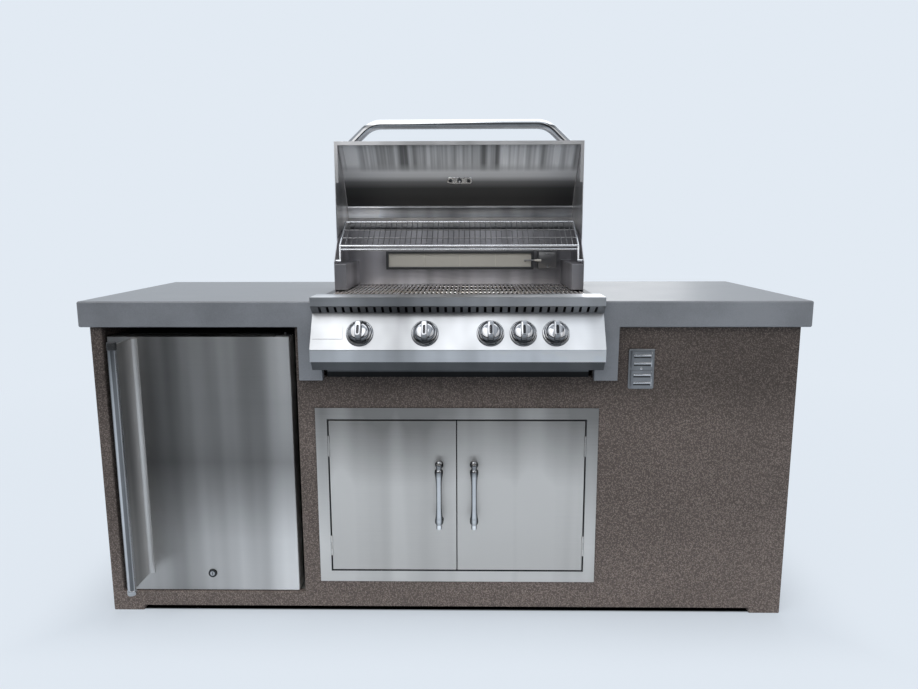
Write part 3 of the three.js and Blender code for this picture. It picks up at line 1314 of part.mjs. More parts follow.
function makeHood(grill) {
  const hood = group(grill, 0, pivotY, pivotZ);
  hood.rotation.x = -THREE.MathUtils.degToRad(openDegrees);
  const half = hoodWide / 2;
  const { curve, points } = hoodOutline();
  const inner = offset(points, hoodSheet);
  const band = new THREE.Shape([...points].reverse().concat(inner));
  const low = points[0];
  const lipBack = low.x + hoodHem;
  const last = points[points.length - 1];
  const swing = pivotZ - counterTop - swingClearance;
  const swingFrom = Math.asin(low.y / swing);
  const rear = swingShares.map((share) => {
    const angle = swingFrom * (1 - share) + swingTo * share;
    return new THREE.Vector2(swing * Math.cos(angle), swing * Math.sin(angle));
  });
  const side = new THREE.Shape([...points].reverse().concat(rear));
  const hemSide = hoodHem - hemShort;
  const sideAt = half - hoodSheet;
  const skin = [
    sideways(band, -half, hoodWide),
    box(-half, half, low.x, lipBack, low.y, low.y + hoodSheet),
    box(-half, half, lipBack - hoodSheet, lipBack, low.y, low.y + hoodHem),
  ];
  for (const s of [-1, 1]) {
    const x0 = s < 0 ? -half : sideAt;
    skin.push(sideways(side, x0, hoodSheet));
  }
  // The hem stops short of the wings, which stand just inside the hood's sides
  const hemEnd = wingFront - pivotY - overrun;
  const hemX = s => (s < 0 ? [-half, -half + hemSide] : [half - hemSide, half]);
  for (const s of [-1, 1]) {
    const [x0, x1] = hemX(s);
    skin.push(box(x0, x1, low.x, hemEnd, low.y, low.y + hoodSheet));
  }
  const thermoShare = 0.57;
  const spot = curve.getPoint(thermoShare);
  const along = curve.getTangent(thermoShare);
  const outward = at(0, -along.y, along.x);
  const spot3 = at(0, spot.x, spot.y);
  const stem = 5;
  const tools = [
    rod(at(-half - overrun, 0, 0), at(half + overrun, 0, 0), pivotRadius + gap, 16),
    rod(spot3.clone().addScaledVector(outward, -overrun), spot3.clone().addScaledVector(outward, overrun),
      stem + gap, 12),
  ];
  add(hood, 'hood_shell', cut(join(...skin), ...tools), brushed());

  // Thermometer: a dial outside, a stem through the skin and an oval back plate inside
  const dialR = 38;
  const dialDeep = 16;
  const dialRim = 7;
  const dialDish = 2;
  const dialRound = 4;
  const dialBack = 5;
  const stemDeep = 14;
  const stemTip = 4;
  const plateW = 84;
  const plateH = 26;
  const plateT = 2.5;
  const chord = 1.6;
  const skinFront = gap + chord;
  const stemLow = -hoodSheet - skinFront - stemDeep;
  const dial = [
    [0, stemLow], [stem - hemShort, stemLow], [stem, stemLow + stemTip], [stem, skinFront],
    [dialR - dialBack, skinFront], [dialR, skinFront + dialDish], [dialR, dialDeep - dialRound],
    [dialR - dialRound, dialDeep], [dialR - dialRim, dialDeep - dialDish], [0, dialDeep - dialDish],
  ];
  const plateEnd = plateH / 2 - hemShort;
  const backPlate = roundedRectangle(-plateW / 2, plateW / 2, -plateH / 2, plateH / 2, plateEnd);
  const backSolid = lying(backPlate, 0, plateT, 6);
  const turn = new THREE.Quaternion().setFromUnitVectors(axisZ, outward);
  backSolid.applyQuaternion(turn);
  const backSpot = spot3.clone().addScaledVector(outward, -hoodSheet - skinFront - plateT);
  backSolid.translate(backSpot.x, backSpot.y, backSpot.z);
  add(hood, 'hood_thermometer', join(turned(dial, spot3, outward, 20), backSolid), polished());

  // Bent tube handle on the hood's front
  const r = hoodHandleRadius;
  const footY = low.x - gap;
  const barZ = low.y + hoodHandleLift;
  const barY = low.x - hoodHandleStand;
  const spread = hoodHandleSpan / 2;
  const straight = hoodHandleStraight / 2;
  const run = rounded([
    at(-spread, footY, barZ), at(-straight, barY, barZ), at(straight, barY, barZ), at(spread, footY, barZ),
  ], hoodHandleBend, 6);
  const reach = at(spread - straight, hoodHandleStand, 0).normalize().multiplyScalar(2 * r);
  run[0] = run[0].clone().add(at(-reach.x, reach.y, 0));
  run[run.length - 1] = run[run.length - 1].clone().add(at(reach.x, reach.y, 0));
  const bar = cut(tube(run, r, 14),
    box(-counterWidth, counterWidth, footY, footY + 4 * r, barZ - 2 * r, barZ + 2 * r));
  add(hood, 'hood_handle', bar, polished());
}

const { floorTop } = makeCabinet();
makeCounter();
makeFridge(floorTop);
makeAccess();
makeOutlet();
const grill = group(island, grillX, 0, 0);
makePanel(grill);
makeKnobs(grill);
makeManifold(grill);
const { flangeHigh, inside } = makeFirebox(grill);
makeBurners(grill, inside);
makeGrates(grill, inside);
makeRearHousing(grill, flangeHigh);
makeRearBurner(grill);
makeRack(grill);
makeTray(grill);
makeHood(grill);

// Origin at the bottom centre of the whole island
island.updateMatrixWorld(true);
const extent = new THREE.Box3().setFromObject(island, true);
const middle = extent.getCenter(new THREE.Vector3());
island.position.set(-middle.x, -middle.y, -extent.min.z);

export default island;
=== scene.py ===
import math

import bmesh
import bpy
from mathutils import Matrix, Vector


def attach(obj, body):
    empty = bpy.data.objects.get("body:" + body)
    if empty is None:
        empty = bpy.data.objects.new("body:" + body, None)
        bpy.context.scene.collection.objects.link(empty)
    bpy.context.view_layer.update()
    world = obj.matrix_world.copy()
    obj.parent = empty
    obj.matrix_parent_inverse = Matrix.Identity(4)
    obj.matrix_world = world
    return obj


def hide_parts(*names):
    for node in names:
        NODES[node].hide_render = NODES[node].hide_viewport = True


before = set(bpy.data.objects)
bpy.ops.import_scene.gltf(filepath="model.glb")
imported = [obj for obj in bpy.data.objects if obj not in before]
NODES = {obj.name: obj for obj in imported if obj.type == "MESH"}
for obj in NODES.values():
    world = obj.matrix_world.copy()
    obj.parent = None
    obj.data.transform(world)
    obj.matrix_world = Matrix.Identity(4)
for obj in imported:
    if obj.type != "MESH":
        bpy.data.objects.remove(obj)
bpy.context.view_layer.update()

# Forms are worked out in millimetres, from the counter's middle, its front edge and the floor.
DEPTH_SHIFT = 282.25
GRILL_X = 41.0


def mm(x, y, z):
    return Vector((x / 1000, y / 1000, z / 1000))


def place(x, y, z):
    return mm(x, y - DEPTH_SHIFT, z)


# Camera, floor and light
IMAGE_WIDE = 918
FOCAL_PIXELS = 715.14
SENSOR_WIDE = 36.0
CAMERA_AT = (72.3, -1910.3, 1118.5)
CAMERA_TURN, CAMERA_DROP, CAMERA_ROLL = 0.839, 9.578, -0.14

BACKGROUND = (0.760, 0.823, 0.896, 1.0)
AMBIENT = (0.90, 0.95, 1.0, 1.0)
AMBIENT_STRENGTH = 0.40
DIM_STUDIO = 0.12
FAR_FLOOR = (0.22, 0.235, 0.25, 1.0)
FLOOR_MIDDLE = (0, 3, -0.0005)
FOOTPRINT = (0.94, 0.26, 0)
SOFT = "SMOOTHSTEP"


def make_camera():
    scene = bpy.context.scene
    camera = bpy.data.objects.new("camera", bpy.data.cameras.new("camera"))
    scene.collection.objects.link(camera)
    camera.data.sensor_width = SENSOR_WIDE
    camera.data.lens = FOCAL_PIXELS / IMAGE_WIDE * SENSOR_WIDE
    camera.data.clip_end = 50
    camera.location = place(*CAMERA_AT)
    turn = Matrix.Rotation(math.radians(CAMERA_TURN), 4, "Z")
    turn = turn @ Matrix.Rotation(math.radians(90 - CAMERA_DROP), 4, "X")
    turn = turn @ Matrix.Rotation(math.radians(CAMERA_ROLL), 4, "Z")
    camera.rotation_euler = turn.to_euler()
    scene.camera = camera
    scene.view_settings.view_transform = "Standard"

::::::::

WHAT YOU SHOULD DO: Give again, word for word, only the lines running from the line with "the whole island" through the line with "return mm(x, y - DEPTH_SHIFT, z)"; include both of those lines.

SOLUTION TO THIS TASK:
// Origin at the bottom centre of the whole island
island.updateMatrixWorld(true);
const extent = new THREE.Box3().setFromObject(island, true);
const middle = extent.getCenter(new THREE.Vector3());
island.position.set(-middle.x, -middle.y, -extent.min.z);

export default island;
=== scene.py ===
import math

import bmesh
import bpy
from mathutils import Matrix, Vector


def attach(obj, body):
    empty = bpy.data.objects.get("body:" + body)
    if empty is None:
        empty = bpy.data.objects.new("body:" + body, None)
        bpy.context.scene.collection.objects.link(empty)
    bpy.context.view_layer.update()
    world = obj.matrix_world.copy()
    obj.parent = empty
    obj.matrix_parent_inverse = Matrix.Identity(4)
    obj.matrix_world = world
    return obj


def hide_parts(*names):
    for node in names:
        NODES[node].hide_render = NODES[node].hide_viewport = True


before = set(bpy.data.objects)
bpy.ops.import_scene.gltf(filepath="model.glb")
imported = [obj for obj in bpy.data.objects if obj not in before]
NODES = {obj.name: obj for obj in imported if obj.type == "MESH"}
for obj in NODES.values():
    world = obj.matrix_world.copy()
    obj.parent = None
    obj.data.transform(world)
    obj.matrix_world = Matrix.Identity(4)
for obj in imported:
    if obj.type != "MESH":
        bpy.data.objects.remove(obj)
bpy.context.view_layer.update()

# Forms are worked out in millimetres, from the counter's middle, its front edge and the floor.
DEPTH_SHIFT = 282.25
GRILL_X = 41.0


def mm(x, y, z):
    return Vector((x / 1000, y / 1000, z / 1000))


def place(x, y, z):
    return mm(x, y - DEPTH_SHIFT, z)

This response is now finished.